Alex Albon on track during the Grand Prix | Credit: Williams Racing

Finally achieving Williams’ first points of 2024, Albon was glad about his result. “Whilst you’d rather have a slightly more exciting race to win points at, I’m still happy,” he said. “P9 for the team and our first points of the season which means a lot to us. You never want to be pointless, especially for the team’s morality, so hopefully this will be a nice kickstart to the season. We’ve added small amounts of performance to the car so it’s good to see these upgrades working and that we’re able to stay around a similar pace to our direct competitors.”

At the bottom end of the classification, Zhou felt differently about his result. “It’s been a really tame and uneventful afternoon for me,” he said. “After the restart, everyone got all the way to the end and we were all in the same boat, so there was nothing we could do. Fernando was holding up the whole pack to create a gap for his teammate, which meant we were all in a train with no potential to overtake. Perhaps the race would have been a bit more interesting without the red flag, with different strategies, but it wasn’t the case. Monaco has always been a bit tricky for us, we need to understand why we suffer on layouts like these.”

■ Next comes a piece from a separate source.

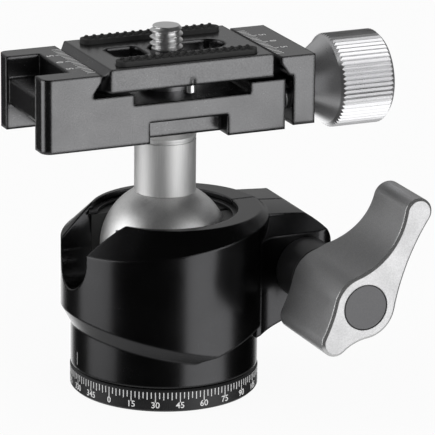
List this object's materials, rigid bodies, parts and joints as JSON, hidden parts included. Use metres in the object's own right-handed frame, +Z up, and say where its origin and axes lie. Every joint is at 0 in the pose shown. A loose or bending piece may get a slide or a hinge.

Yuki Tsunoda celebrates with his team in the pit lane after the Grand Prix | Credit: Getty Images / Red Bull Content Pool

After another points-finish this year for RB, Tsunoda was happy with his Sunday. “It was a very long race, but I had to respect the strategy that we had planned, he said “I was a little frustrated, but I kept my cool and managed the pace. I think we maximised it; we were managing tyres and pace well, making sure that we were prepared for any situation. I really enjoyed the last few laps because I got told I could push flat out while making sure I wasn’t too greedy and brought the car home. The important thing is that we keep scoring points. As a team, we had a strong race week so it’s very positive. Well done to the team, very well deserved.”

Formula One Drivers’ Championship Top 10

  1. Max Verstappen (Red Bull) – 169
  2. Charles Leclerc (Ferrari) – 138
  3. Lando Norris (McLaren) – 113
  4. Carlos Sainz (Ferrari) – 108
  5. Sergio Pérez (Red Bull) – 107
  6. Oscar Piastri (McLaren) – 71
  7. George Russell (Mercedes) – 54
  8. Lewis Hamilton (Mercedes) – 42
  9. Fernando Alonso (Aston Martin) – 33
  10. Yuki Tsunoda (RB) – 19

Formula One Constructors’ Championship Top 5

  1. Red Bull Racing – 276
  2. Scuderia Ferrari – 252
  3. McLaren – 184
  4. Mercedes-AMG – 96
  5. Aston Martin – 44

Round 9 of the 2024 season will see Formula One return to the Circuit Gilles Villeneuve in Montreal for the Canadian Grand Prix.